One example is “only the floor model is left” where the customer is really interested in buying the floor model, and the salesman says it is the last one and not for sale, but he would be happy to make one last look in the back, and then asks “If I can get this for you at this price, you’ll take it?” (using Scarcity and Commitment and Consistency).

Don’t say “there is plenty in stock” this may make the thing less desirable in the buyer’s eyes.

The scarcity principle trades on our weakness for shortcuts. The weakness is, as before, an enlightened one. In this case, because we know that the things that are difficult to possess are typically better than those that are easy to possess, we can often use an item’s availability to help us quickly and correctly gauges it’s value.

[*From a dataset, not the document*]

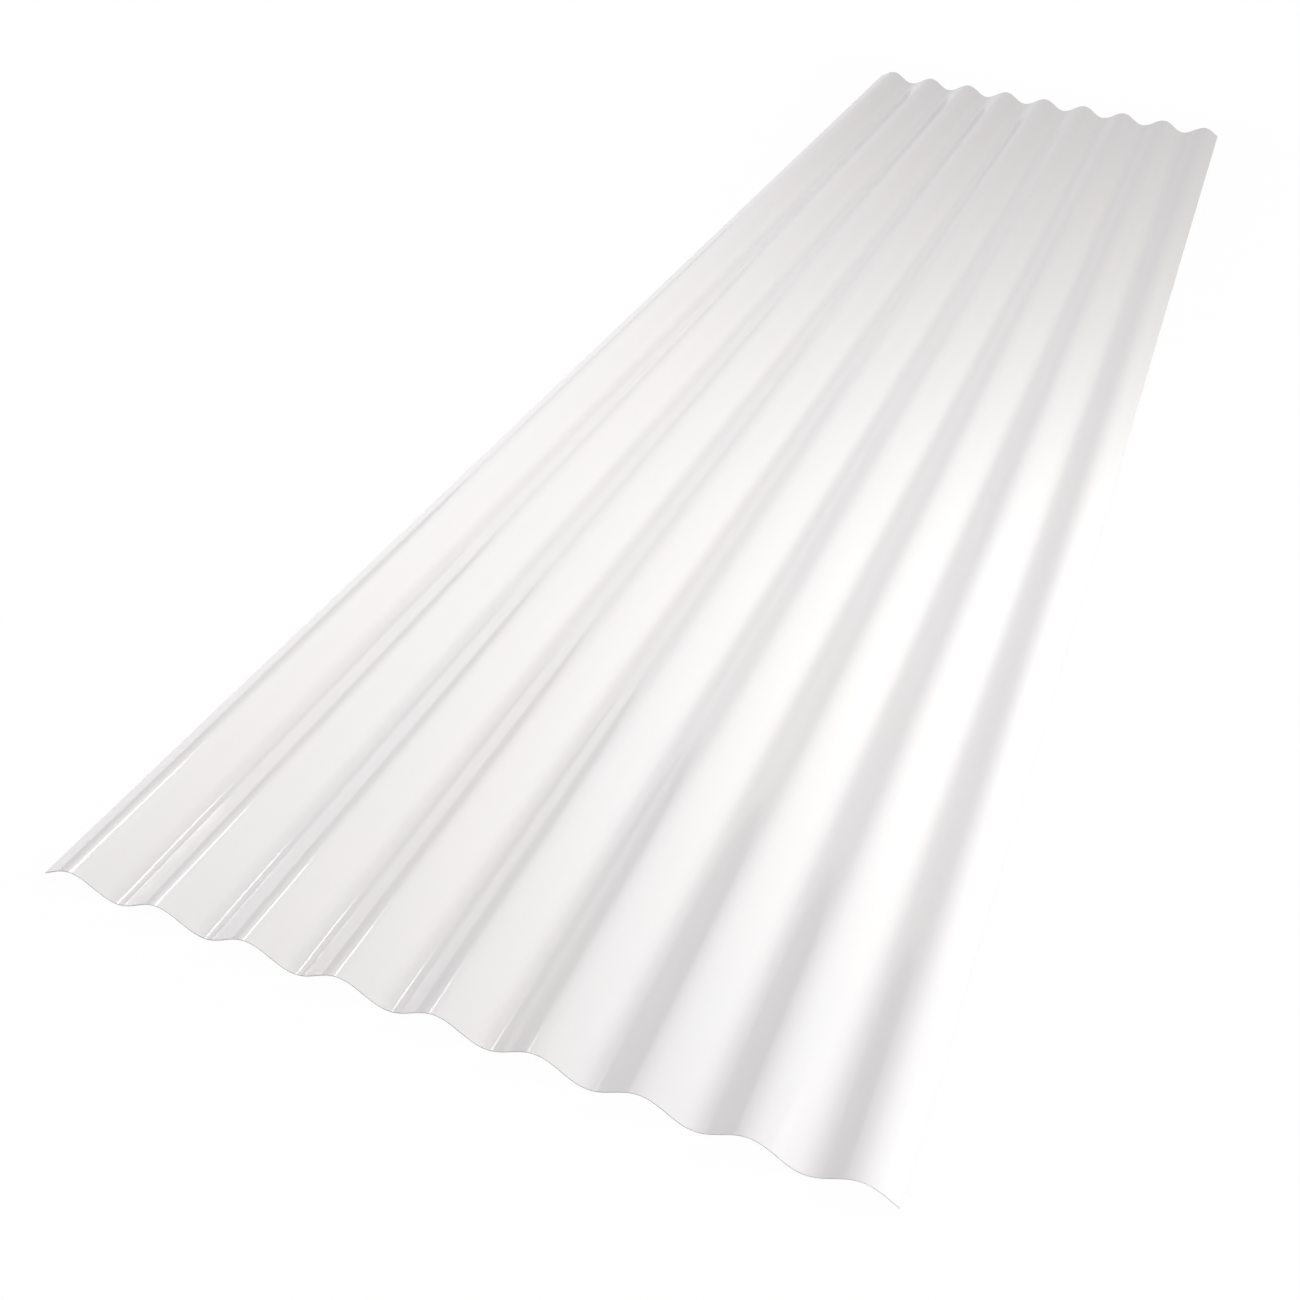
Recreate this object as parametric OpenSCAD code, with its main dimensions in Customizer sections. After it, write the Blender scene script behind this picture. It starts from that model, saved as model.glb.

Same thing as losing opportunities. Whenever free choice is limited or threatened, the need to retain our freedoms makes us desire them (as well as the goods and services associated with them ) significantly more than previously. The Romeo and Juliet example, though it worked to a bad outcome.

The Beef Example

Three experiments:

  1. The standard sales pitch by an imported beef company where the customer was asked for orders.
  2. Standard sales pitch plus information that the supply of imported beef was likely to be scarce in the coming months.
  3. Standard sales pitch and the information about a scarce supply of beef, too: however, they also learned that the scarce-supply news was not generally available information – it had come, they were told, from certain exclusive contacts that the company had.

Results: experiment two double sales over experiment one, and experiment three was six times the sale of experiment one.

There is something almost physical about the desire to have a contested item. See shoppers at a close out sale, or buyers at an auction. “Great deals” on loss leaders are the chum for markets to get people into a buying frenzy to purchase other more profitable items.

Cialdini’s brother would buy and sell used cars to pay his way through college. His one tactic was to tell people he could only meet by appointment. Then he would schedule all callers to come at the same time. People showing up all at once created a scarcity mindset. He would tell the others, so and so was hear first so it’s only fair that he get first shot. This puts pressure on number one, it also triggers reciprocity. If he bails, number two would usually jump immediately on the deal and pay more because number three was waiting right behind him.

This is one of the underlying reasons you should specifically adopt an “Abundance Mindset”. It keeps you from settling for less, or making rushed decisions on anything from buying a car to having a long term relationship with a girl.